>>>>

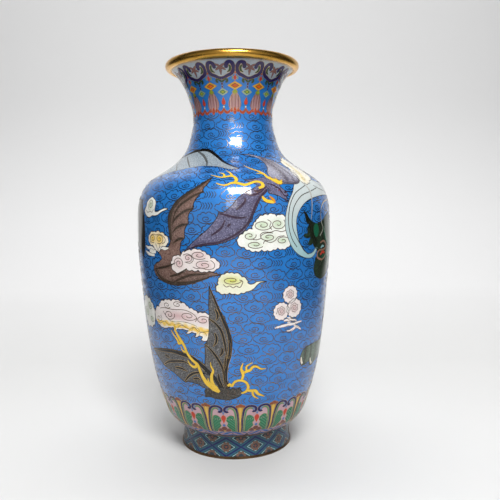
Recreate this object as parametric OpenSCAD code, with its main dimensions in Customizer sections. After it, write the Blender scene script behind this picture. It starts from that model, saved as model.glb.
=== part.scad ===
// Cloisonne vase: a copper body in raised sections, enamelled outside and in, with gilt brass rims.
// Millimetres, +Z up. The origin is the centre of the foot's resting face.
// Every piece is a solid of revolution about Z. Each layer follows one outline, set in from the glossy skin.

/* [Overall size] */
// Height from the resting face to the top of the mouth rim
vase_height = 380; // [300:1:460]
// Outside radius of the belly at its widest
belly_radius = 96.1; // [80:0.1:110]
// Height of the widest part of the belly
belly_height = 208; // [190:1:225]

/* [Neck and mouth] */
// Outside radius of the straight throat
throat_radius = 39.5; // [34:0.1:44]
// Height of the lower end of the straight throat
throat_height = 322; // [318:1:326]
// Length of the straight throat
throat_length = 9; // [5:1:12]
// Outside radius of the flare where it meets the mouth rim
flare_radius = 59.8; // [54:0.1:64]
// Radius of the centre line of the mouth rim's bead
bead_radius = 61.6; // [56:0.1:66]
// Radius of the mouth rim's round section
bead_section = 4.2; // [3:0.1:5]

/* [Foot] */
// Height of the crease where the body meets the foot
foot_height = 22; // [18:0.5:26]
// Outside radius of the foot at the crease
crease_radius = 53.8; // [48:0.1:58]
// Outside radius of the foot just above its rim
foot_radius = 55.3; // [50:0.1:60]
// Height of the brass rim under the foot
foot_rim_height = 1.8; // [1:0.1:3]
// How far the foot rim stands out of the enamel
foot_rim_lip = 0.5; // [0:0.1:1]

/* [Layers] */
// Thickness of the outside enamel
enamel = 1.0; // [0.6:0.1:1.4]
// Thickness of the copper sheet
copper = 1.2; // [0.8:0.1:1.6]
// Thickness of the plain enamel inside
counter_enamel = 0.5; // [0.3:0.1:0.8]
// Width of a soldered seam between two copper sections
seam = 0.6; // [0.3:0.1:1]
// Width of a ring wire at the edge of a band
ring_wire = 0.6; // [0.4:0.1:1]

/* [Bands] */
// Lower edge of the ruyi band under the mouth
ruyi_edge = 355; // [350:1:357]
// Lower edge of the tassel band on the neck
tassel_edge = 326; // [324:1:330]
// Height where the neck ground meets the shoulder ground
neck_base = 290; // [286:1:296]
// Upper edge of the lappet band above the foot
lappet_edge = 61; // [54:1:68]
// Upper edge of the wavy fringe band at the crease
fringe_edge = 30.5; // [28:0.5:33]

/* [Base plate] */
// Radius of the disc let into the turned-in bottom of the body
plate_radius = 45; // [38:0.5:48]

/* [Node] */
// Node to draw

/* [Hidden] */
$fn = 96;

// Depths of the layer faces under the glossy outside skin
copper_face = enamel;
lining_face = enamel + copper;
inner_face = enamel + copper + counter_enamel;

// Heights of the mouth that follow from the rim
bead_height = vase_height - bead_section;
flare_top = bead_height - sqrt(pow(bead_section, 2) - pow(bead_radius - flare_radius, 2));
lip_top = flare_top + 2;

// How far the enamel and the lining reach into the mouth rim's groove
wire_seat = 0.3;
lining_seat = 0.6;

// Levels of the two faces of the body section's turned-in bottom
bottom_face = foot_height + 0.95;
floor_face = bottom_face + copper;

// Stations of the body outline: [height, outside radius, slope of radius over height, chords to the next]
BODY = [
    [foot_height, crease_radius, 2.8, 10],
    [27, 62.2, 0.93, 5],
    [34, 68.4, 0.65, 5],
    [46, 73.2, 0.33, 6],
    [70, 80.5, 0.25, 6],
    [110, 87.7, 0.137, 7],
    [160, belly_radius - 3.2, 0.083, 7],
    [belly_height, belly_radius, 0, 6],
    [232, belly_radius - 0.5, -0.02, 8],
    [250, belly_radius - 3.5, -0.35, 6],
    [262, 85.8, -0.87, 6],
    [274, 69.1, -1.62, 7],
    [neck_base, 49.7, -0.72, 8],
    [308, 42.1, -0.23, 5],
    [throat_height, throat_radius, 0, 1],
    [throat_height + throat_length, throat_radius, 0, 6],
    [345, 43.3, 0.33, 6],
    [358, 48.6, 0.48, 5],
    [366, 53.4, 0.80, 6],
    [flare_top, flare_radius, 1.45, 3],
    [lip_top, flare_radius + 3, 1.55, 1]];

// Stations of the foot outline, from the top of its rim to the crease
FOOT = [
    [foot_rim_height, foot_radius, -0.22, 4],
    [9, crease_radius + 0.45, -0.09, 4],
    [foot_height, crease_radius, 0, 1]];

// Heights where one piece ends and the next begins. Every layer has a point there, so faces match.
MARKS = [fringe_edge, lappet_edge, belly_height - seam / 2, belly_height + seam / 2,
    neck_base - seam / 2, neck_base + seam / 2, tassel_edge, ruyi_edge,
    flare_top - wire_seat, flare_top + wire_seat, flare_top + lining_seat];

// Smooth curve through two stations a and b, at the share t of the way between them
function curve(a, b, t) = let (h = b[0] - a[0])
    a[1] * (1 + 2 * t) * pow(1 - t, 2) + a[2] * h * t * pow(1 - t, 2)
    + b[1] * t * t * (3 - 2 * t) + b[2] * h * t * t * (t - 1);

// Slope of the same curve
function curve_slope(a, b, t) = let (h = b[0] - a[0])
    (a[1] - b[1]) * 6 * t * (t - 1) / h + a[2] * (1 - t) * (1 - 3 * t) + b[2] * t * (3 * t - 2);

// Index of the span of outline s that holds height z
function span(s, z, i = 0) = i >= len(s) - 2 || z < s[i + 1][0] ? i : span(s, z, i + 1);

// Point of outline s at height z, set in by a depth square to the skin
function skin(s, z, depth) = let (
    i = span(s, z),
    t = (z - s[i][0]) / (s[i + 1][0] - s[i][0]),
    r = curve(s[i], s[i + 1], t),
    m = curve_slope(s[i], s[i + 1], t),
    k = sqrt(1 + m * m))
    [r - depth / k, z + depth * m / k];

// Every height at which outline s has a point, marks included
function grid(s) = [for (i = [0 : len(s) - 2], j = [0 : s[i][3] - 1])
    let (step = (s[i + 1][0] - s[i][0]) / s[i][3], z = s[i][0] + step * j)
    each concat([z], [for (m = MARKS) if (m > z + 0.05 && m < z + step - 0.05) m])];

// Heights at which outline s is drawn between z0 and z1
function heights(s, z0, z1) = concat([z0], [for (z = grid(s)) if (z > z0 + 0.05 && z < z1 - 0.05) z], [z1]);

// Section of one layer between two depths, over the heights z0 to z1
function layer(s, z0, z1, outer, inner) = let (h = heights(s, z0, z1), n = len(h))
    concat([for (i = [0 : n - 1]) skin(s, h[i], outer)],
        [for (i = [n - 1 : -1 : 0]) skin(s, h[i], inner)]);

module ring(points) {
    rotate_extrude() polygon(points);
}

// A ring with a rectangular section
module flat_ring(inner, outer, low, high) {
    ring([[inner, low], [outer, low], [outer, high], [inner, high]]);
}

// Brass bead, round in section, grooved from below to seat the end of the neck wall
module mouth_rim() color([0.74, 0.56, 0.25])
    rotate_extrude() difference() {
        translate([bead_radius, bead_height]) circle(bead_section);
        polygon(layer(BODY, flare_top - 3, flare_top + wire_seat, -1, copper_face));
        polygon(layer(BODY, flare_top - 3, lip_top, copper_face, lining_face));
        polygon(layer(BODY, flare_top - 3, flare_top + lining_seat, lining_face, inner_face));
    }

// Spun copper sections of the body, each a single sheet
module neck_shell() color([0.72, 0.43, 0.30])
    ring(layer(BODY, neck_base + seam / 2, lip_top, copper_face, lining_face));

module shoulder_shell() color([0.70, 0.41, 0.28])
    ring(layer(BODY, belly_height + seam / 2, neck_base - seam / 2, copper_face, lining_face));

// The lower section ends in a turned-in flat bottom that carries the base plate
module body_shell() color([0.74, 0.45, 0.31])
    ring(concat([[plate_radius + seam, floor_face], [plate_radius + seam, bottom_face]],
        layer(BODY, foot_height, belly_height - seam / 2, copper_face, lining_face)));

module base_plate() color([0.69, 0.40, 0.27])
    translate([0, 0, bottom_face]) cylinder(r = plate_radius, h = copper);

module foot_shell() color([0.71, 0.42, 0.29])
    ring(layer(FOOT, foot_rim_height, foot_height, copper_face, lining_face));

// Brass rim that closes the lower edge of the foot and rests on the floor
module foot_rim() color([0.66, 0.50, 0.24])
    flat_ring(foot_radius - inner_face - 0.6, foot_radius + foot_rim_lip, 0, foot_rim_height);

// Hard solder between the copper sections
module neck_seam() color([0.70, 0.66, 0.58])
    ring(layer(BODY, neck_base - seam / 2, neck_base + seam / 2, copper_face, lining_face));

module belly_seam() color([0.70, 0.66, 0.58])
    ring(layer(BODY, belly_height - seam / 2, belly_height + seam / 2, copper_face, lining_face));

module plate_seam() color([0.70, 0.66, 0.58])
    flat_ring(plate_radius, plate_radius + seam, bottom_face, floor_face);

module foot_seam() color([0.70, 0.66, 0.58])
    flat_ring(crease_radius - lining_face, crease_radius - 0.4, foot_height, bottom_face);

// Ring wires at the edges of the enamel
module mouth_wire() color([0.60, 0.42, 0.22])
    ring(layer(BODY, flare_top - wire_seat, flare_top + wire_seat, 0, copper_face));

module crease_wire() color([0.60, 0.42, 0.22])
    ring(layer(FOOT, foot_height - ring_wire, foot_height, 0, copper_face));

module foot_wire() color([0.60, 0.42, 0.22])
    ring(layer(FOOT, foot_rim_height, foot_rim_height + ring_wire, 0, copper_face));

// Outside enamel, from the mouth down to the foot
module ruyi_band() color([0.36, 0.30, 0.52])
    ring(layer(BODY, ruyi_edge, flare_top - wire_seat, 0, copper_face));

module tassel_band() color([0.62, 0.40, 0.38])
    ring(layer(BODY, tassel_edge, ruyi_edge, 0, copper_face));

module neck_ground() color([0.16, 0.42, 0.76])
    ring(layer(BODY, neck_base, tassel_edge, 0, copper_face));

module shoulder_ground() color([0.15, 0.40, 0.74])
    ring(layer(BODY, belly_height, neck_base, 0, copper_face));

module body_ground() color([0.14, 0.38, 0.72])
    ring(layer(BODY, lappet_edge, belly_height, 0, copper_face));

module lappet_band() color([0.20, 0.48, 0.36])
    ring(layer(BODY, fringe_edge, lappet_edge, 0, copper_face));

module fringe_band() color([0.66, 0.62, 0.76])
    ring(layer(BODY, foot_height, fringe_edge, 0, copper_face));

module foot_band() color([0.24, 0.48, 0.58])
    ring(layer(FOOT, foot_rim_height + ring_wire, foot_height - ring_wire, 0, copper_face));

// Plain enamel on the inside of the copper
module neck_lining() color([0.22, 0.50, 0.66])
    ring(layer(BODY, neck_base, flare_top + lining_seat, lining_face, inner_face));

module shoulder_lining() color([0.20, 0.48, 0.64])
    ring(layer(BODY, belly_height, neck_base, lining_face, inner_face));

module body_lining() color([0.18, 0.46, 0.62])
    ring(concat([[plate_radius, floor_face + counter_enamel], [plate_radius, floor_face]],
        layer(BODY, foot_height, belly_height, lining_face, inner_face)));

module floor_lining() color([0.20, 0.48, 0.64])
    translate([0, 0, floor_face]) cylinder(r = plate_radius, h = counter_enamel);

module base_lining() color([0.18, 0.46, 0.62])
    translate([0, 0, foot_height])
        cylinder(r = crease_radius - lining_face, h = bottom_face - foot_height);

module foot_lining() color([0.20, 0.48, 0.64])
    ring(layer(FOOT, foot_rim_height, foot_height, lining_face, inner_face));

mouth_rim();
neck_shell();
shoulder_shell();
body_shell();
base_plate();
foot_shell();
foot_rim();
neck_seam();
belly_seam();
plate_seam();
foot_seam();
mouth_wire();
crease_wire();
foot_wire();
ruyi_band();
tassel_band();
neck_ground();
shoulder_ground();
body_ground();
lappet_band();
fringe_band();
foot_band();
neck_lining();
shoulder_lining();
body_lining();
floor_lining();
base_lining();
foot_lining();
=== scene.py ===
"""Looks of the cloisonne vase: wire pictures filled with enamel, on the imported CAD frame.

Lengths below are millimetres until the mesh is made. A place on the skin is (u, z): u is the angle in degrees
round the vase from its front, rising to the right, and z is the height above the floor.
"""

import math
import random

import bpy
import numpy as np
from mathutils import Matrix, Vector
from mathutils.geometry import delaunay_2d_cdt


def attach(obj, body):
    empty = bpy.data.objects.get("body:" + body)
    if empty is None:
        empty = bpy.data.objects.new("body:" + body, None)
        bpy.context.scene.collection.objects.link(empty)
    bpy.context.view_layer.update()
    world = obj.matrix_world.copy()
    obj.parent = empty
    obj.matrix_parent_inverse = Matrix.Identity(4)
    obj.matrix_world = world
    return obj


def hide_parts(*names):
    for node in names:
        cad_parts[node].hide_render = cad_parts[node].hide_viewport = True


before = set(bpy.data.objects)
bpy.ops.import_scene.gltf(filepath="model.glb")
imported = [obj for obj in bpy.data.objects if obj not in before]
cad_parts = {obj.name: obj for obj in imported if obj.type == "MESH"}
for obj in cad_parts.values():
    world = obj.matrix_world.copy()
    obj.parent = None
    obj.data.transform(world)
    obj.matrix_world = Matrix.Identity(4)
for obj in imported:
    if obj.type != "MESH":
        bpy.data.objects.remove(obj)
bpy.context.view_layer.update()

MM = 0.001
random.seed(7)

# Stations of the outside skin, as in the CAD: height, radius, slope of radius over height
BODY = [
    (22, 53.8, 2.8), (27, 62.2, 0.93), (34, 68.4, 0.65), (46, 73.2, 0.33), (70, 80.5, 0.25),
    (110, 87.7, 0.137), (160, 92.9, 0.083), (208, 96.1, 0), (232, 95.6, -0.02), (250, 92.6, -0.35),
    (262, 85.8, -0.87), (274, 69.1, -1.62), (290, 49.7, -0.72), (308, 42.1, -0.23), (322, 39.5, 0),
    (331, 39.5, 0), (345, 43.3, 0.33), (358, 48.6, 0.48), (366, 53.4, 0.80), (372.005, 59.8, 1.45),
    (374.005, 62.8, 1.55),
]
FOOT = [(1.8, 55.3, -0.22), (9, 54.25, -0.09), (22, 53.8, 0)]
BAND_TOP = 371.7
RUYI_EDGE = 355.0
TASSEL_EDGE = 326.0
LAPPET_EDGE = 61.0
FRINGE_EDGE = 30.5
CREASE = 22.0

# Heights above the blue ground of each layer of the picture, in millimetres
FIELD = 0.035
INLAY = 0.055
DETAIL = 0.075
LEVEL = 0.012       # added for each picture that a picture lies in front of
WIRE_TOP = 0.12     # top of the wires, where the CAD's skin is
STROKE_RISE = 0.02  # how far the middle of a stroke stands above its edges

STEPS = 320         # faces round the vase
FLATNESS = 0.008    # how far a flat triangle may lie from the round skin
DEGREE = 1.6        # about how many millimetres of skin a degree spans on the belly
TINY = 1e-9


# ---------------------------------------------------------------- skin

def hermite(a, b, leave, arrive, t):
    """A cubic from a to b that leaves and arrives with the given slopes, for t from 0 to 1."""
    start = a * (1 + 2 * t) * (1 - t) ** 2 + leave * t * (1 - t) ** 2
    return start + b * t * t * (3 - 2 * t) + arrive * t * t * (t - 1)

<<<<

Aim → Quote the lines that begin at the line containing "module foot_lining() color([0.20, 0.48, 0.64])" and end at the line containing "from mathutils.geometry import", keeping both of those lines.

Problem solution →
module foot_lining() color([0.20, 0.48, 0.64])
    ring(layer(FOOT, foot_rim_height, foot_height, lining_face, inner_face));

mouth_rim();
neck_shell();
shoulder_shell();
body_shell();
base_plate();
foot_shell();
foot_rim();
neck_seam();
belly_seam();
plate_seam();
foot_seam();
mouth_wire();
crease_wire();
foot_wire();
ruyi_band();
tassel_band();
neck_ground();
shoulder_ground();
body_ground();
lappet_band();
fringe_band();
foot_band();
neck_lining();
shoulder_lining();
body_lining();
floor_lining();
base_lining();
foot_lining();
=== scene.py ===
"""Looks of the cloisonne vase: wire pictures filled with enamel, on the imported CAD frame.

Lengths below are millimetres until the mesh is made. A place on the skin is (u, z): u is the angle in degrees
round the vase from its front, rising to the right, and z is the height above the floor.
"""

import math
import random

import bpy
import numpy as np
from mathutils import Matrix, Vector
from mathutils.geometry import delaunay_2d_cdt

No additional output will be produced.